BACKGROUND: Liver transplantation is believed to be the best treatment option for selected patients with hepatocellular carcinoma (HCC). However, the shortage of organs and the risk of tumor progression while on the waiting list has hampered this effective treatment modality from being routinely offered. Hence, the second option of hepatic resection must be considered. The aim of this study is to report the results of hepatic resection in transplantable patients.
METHODS: From 1991 to 2009, 97 patients underwent liver resection for HCC. Thirty patients (31%) met transplant criteria [(Milan/University of California San Franciso (UCSF) Liver Transplant Criteria]. Outcomes after hepatic resection were evaluated with disease-free survival (DFS) and overall survival as the endpoints by stratification of transplant eligibility.
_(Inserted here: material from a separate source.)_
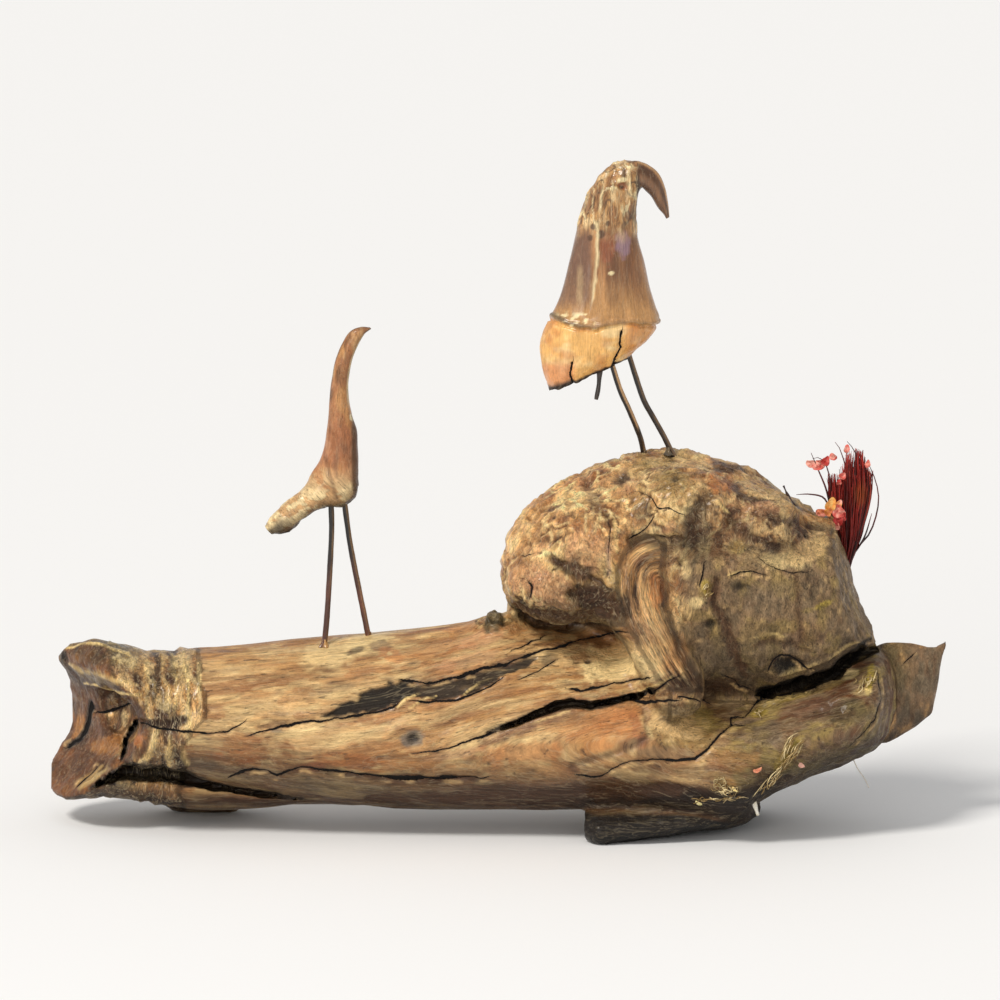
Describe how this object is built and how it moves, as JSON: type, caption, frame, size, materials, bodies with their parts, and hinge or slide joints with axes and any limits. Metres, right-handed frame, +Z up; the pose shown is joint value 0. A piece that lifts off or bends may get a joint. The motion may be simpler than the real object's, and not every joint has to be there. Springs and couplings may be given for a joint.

RESULTS: There were 30 patients within the UCSF transplant criteria and 16 patients within the Milan transplant criteria. By using either transplant criteria, patients survived an actuarial median survival of 102 months. Patients selected based on the Milan criteria had a median DFS of 55 months and patients selected based on the UCSF criteria had a median DFS of 42 months. Patients who were Child Pugh B (UCSF criteria P<0.001) and with cirrhosis had a poorer outcome after hepatic resection (UCSF criteria P=0.011, Milan criteria P=0.002).
CONCLUSIONS: Long-term DFS and overall survival may be achieved through hepatic resection for transplantable HCC. This is an effective option and may be regarded as a first-line treatment option. Patients with Child Pugh B or are cirrhotics may benefit more from a transplantation than a resection.